As for the half-dozen or so members of the club, they’re an unmemorable mixed bag so far save Johnny (Richard Cabral, whom you might recognize as a highlight in American Crime’s rotating troupe) who looks to be this show’s livewire-with-a-heart-of-gold in the vein of SoA’s Tig. As EZ, J.D. Pardo is solid, if not very magnetic, although several character details give him more to play off of than Charlie Hunnam had this early on. He’s even more lost in his thoughts than Jax was, but access to those thoughts via flashback helps endear him. Pardo’s the only one who gets to regularly play off the cast crown jewel, the GOAT Edward James Olmos, whose character represents another fresh spin from the source material.

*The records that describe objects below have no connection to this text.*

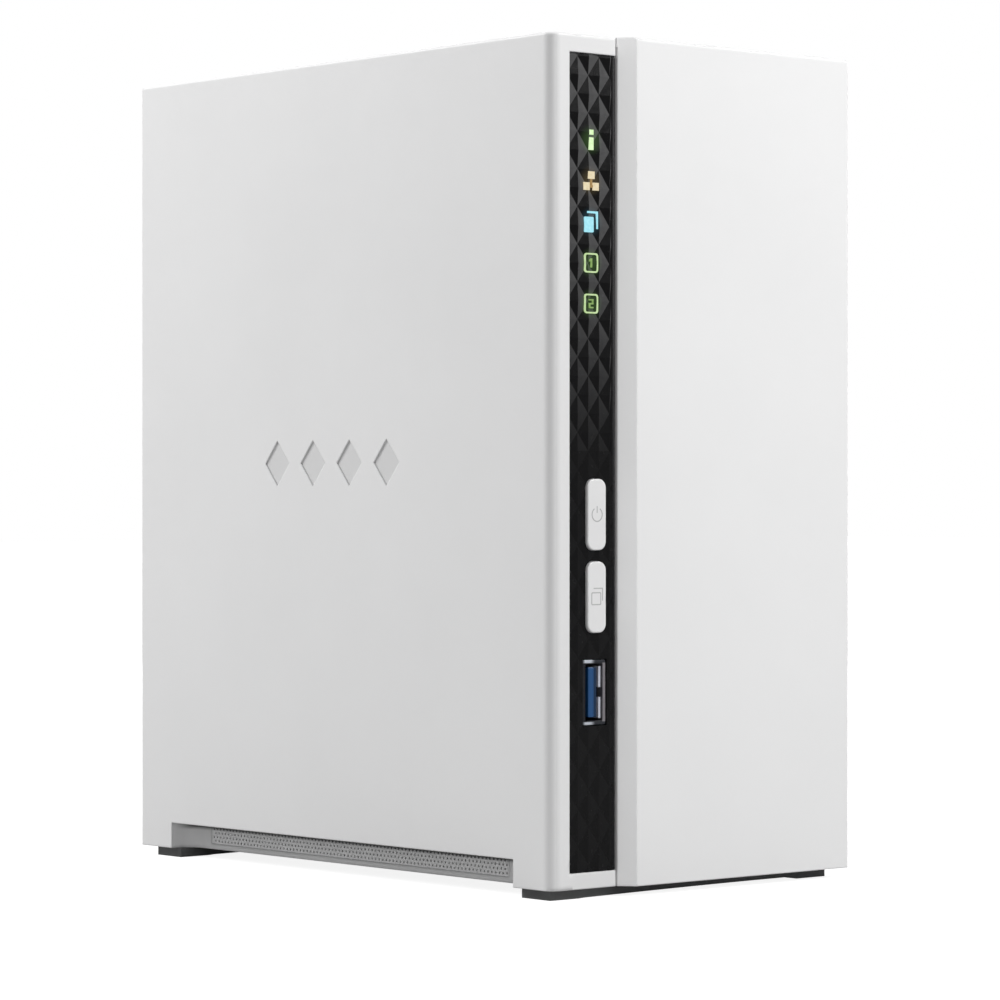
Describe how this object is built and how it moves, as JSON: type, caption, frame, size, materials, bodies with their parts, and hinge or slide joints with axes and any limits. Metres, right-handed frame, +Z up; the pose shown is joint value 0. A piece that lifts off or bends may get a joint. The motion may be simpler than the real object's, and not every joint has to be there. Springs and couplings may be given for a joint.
{
  "type": "network attached storage",
  "caption": "Upright desktop network storage box with a dark faceted front window, push buttons, front data socket, rear ports, cooling fan and a slide-off side cover.",
  "frame": {"origin": "on the surface it stands on, under the middle of the body", "axes": "+Z up, +Y towards the back with the ports, +X to the right seen from the front"},
  "size_m": [0.0896, 0.1554, 0.1896],
  "materials": {
    "shell_plastic": "fine satin grain",
    "rear_plastic": "fine satin grain",
    "grille_metal": "powder coat",
    "window_plastic": "polished, faceted",
    "light_pipe": "clear lens",
    "circuit_board": "solder mask",
    "led_body": "clear",
    "dark_plastic": "moulded",
    "button_plastic": "satin",
    "socket_metal": "nickel plated",
    "usb_blue": "moulded",
    "contact_gold": "gold plated",
    "screw_steel": "zinc plated",
    "heatsink_metal": "anodised",
    "cage_steel": "galvanised sheet",
    "drive_aluminium": "dark cast alloy",
    "tray_plastic": "moulded",
    "fan_plastic": "moulded",
    "mesh_plastic": "satin",
    "foot_rubber": "fine grain",
    "lead_plastic": "insulation",
    "connector_white": "nylon"
  },
  "bodies": {
    "chassis": {"main_shell": "shell_plastic", "rear_panel": "rear_plastic", "fan_grille": "grille_metal", "window_fascia": "window_plastic", "power_light_pipe": "light_pipe", "network_light_pipe": "light_pipe", "copy_light_pipe": "light_pipe", "drive_one_light_pipe": "light_pipe", "drive_two_light_pipe": "light_pipe", "control_board": "circuit_board", "indicator_leds": "led_body", "button_switches": "dark_plastic", "usb_front_shell": "socket_metal", "usb_front_tongue": "usb_blue", "usb_rear_shells": "socket_metal", "usb_rear_tongues": "dark_plastic", "mainboard": "circuit_board", "board_screws": "screw_steel", "processor_chip": "dark_plastic", "processor_heatsink": "heatsink_metal", "memory_and_network_chips": "dark_plastic", "coin_cell": "socket_metal", "coin_cell_holder": "dark_plastic", "power_capacitors": "heatsink_metal", "ethernet_socket": "socket_metal", "port_contacts": "contact_gold", "power_inlet": "dark_plastic", "power_inlet_pin": "socket_metal", "reset_switch": "dark_plastic", "drive_cage": "cage_steel", "backplane": "circuit_board", "board_standoffs": "contact_gold", "backplane_link": "dark_plastic", "backplane_sockets": "dark_plastic", "drive_plugs": "dark_plastic", "drive_one_casting": "drive_aluminium", "drive_one_lid": "cage_steel", "drive_one_board": "circuit_board", "drive_one_tray": "tray_plastic", "drive_two_casting": "drive_aluminium", "drive_two_lid": "cage_steel", "drive_two_board": "circuit_board", "drive_two_tray": "tray_plastic", "cage_and_tray_screws": "screw_steel", "fan_frame": "fan_plastic", "fan_screws": "screw_steel", "intake_mesh": "mesh_plastic", "front_foot": "foot_rubber", "rear_foot": "foot_rubber", "fan_lead": "lead_plastic", "fan_header": "connector_white", "rear_screws": "screw_steel"},
    "fan_rotor": {"fan_rotor": "fan_plastic"},
    "power_button": {"power_button": "button_plastic", "power_switch_plunger": "dark_plastic"},
    "copy_button": {"copy_button": "button_plastic", "copy_switch_plunger": "dark_plastic"},
    "reset_plunger": {"reset_plunger": "dark_plastic"},
    "case_cover": {"case_cover": "shell_plastic"}
  },
  "joints": [
    {"name": "cover_slide", "type": "slide", "parent": "chassis", "child": "case_cover", "axis": [0, -1, 0], "range_m": [0, 0.012]},
    {"name": "power_button_press", "type": "slide", "parent": "chassis", "child": "power_button", "axis": [0, 1, 0], "range_m": [0, 0.0009], "stiffness_N_per_m": 1200, "springref_m": -0.0005},
    {"name": "copy_button_press", "type": "slide", "parent": "chassis", "child": "copy_button", "axis": [0, 1, 0], "range_m": [0, 0.0009], "stiffness_N_per_m": 1200, "springref_m": -0.0005},
    {"name": "reset_press", "type": "slide", "parent": "chassis", "child": "reset_plunger", "axis": [0, -1, 0], "range_m": [0, 0.0004], "stiffness_N_per_m": 800, "springref_m": -0.0003},
    {"name": "fan_spin", "type": "hinge", "parent": "chassis", "child": "fan_rotor", "pos_m": [0.012, 0.0623, 0.12], "axis": [0, 1, 0], "continuous": true}
  ]
}
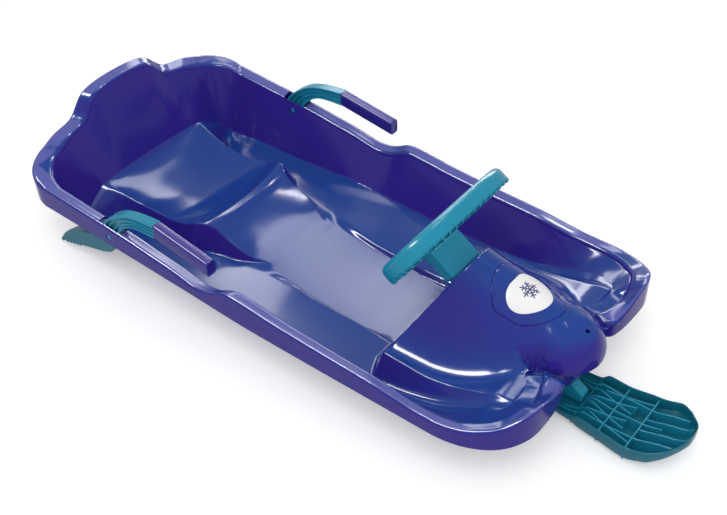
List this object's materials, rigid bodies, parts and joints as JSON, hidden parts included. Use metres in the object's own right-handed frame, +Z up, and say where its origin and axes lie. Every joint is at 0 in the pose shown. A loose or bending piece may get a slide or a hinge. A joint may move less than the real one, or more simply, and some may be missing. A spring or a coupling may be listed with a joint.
{
  "type": "steerable snow bob",
  "caption": "Moulded plastic sled tub with a seat, a flattened hand wheel on a sloping shaft that turns a short front ski, and a gripped brake lever with a toothed claw at each side.",
  "frame": {"origin": "on the ground below the middle of the whole length, in the plane of symmetry", "axes": "+Z up, the nose and the ski point to -Y, +X is across the sled and the two sides mirror each other over the YZ plane"},
  "size_m": [0.516, 1.22, 0.3008],
  "materials": {
    "tub_plastic": "glossy moulded indigo",
    "grip_plastic": "soft sheen moulded blue violet",
    "teal_plastic": "soft sheen moulded teal",
    "badge_film": "smooth white film",
    "bush_plastic": "natural bearing plastic",
    "zinc_steel": "zinc plated"
  },
  "bodies": {
    "tub_body": {"tub": "tub_plastic", "hatch_cover": "tub_plastic", "hatch_badge": "badge_film", "bush_upper": "bush_plastic", "bush_lower": "bush_plastic", "brake_pin_left": "teal_plastic", "brake_pin_right": "teal_plastic", "brake_clip_left": "zinc_steel", "brake_clip_right": "zinc_steel"},
    "steering_body": {"steering_wheel": "teal_plastic", "column_sleeve": "teal_plastic", "steering_shaft": "zinc_steel", "shaft_collar": "zinc_steel", "sleeve_pin": "zinc_steel", "mount_pin": "zinc_steel", "wheel_screw": "zinc_steel", "ski_mount": "teal_plastic", "front_ski": "teal_plastic", "ski_screw_front": "zinc_steel", "ski_screw_rear": "zinc_steel"},
    "brake_left_body": {"brake_lever_left": "teal_plastic", "brake_grip_left": "grip_plastic"},
    "brake_right_body": {"brake_lever_right": "teal_plastic", "brake_grip_right": "grip_plastic"}
  },
  "joints": [
    {"name": "steering", "type": "hinge", "parent": "tub_body", "child": "steering_body", "pos_m": [0, -0.1805, 0.178], "axis": [0, -0.8387, -0.5446], "range_deg": [-25, 25]},
    {"name": "brake_left", "type": "hinge", "parent": "tub_body", "child": "brake_left_body", "pos_m": [0.2385, 0.357, 0.11], "axis": [-1, 0, 0], "range_deg": [0, 15]},
    {"name": "brake_right", "type": "hinge", "parent": "tub_body", "child": "brake_right_body", "pos_m": [-0.2385, 0.357, 0.11], "axis": [-1, 0, 0], "range_deg": [0, 15]}
  ]
}
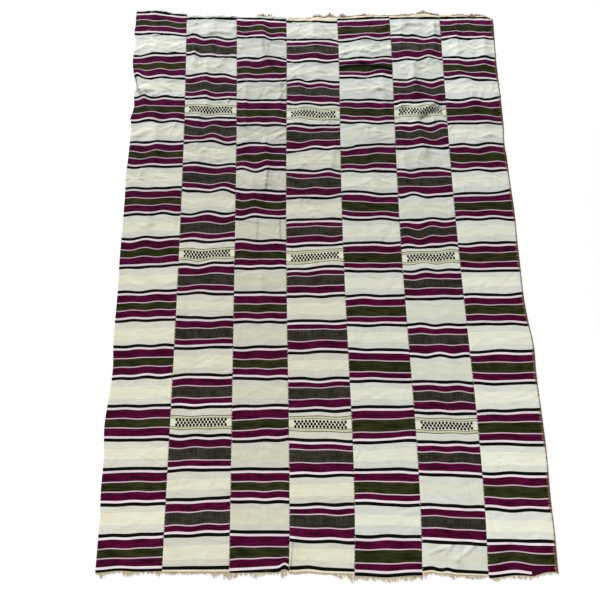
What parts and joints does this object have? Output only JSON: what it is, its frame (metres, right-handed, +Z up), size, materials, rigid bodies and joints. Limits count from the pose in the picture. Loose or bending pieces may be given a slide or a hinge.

In Mayans, EZ is a prospect while his brother is fully patched in, but that’s where the lineage stops. Their father, Olmos’ Felipe, silently disapproves of their life choice, while a few plot turns hint at why he doesn’t object to EZ’s involvement more loudly. Still, that decision relegates the greatest actor of the group to only a handful of scenes per episode.
Mayans MC gets off to an interesting, busy start. If only it were exciting. So far, a lot of Sons problems are already on display here, namely: sluggish pacing despite a number of narrative balls in the air that do more to complicate and distract than they do intrigue.
Still, Sons season one was a marathon not a sprint. The potential was there, but the show didn’t really start heating up until episode five when the club uh, blowtorched an exiled member’s back tattoo off. Three years ago, The Bastard Executioner wasn’t even worth including among the dozens of other series airing to see if a similar moment would click things into place. Now, there are more shows competing for attention, but Mayans may prove worth the investment. Worth noting, though: “fire or knife” was thrilling for the shock as much as it was for Jax’s complicity, representing the push-pull between his father’s peaceful visions for the club and its inherent violence. When a shocking moment inevitably comes for Mayans, will it resonate? Or will the audience, desensitized and devoid of a reason to emotionally invest, shrug “meh,” yet again?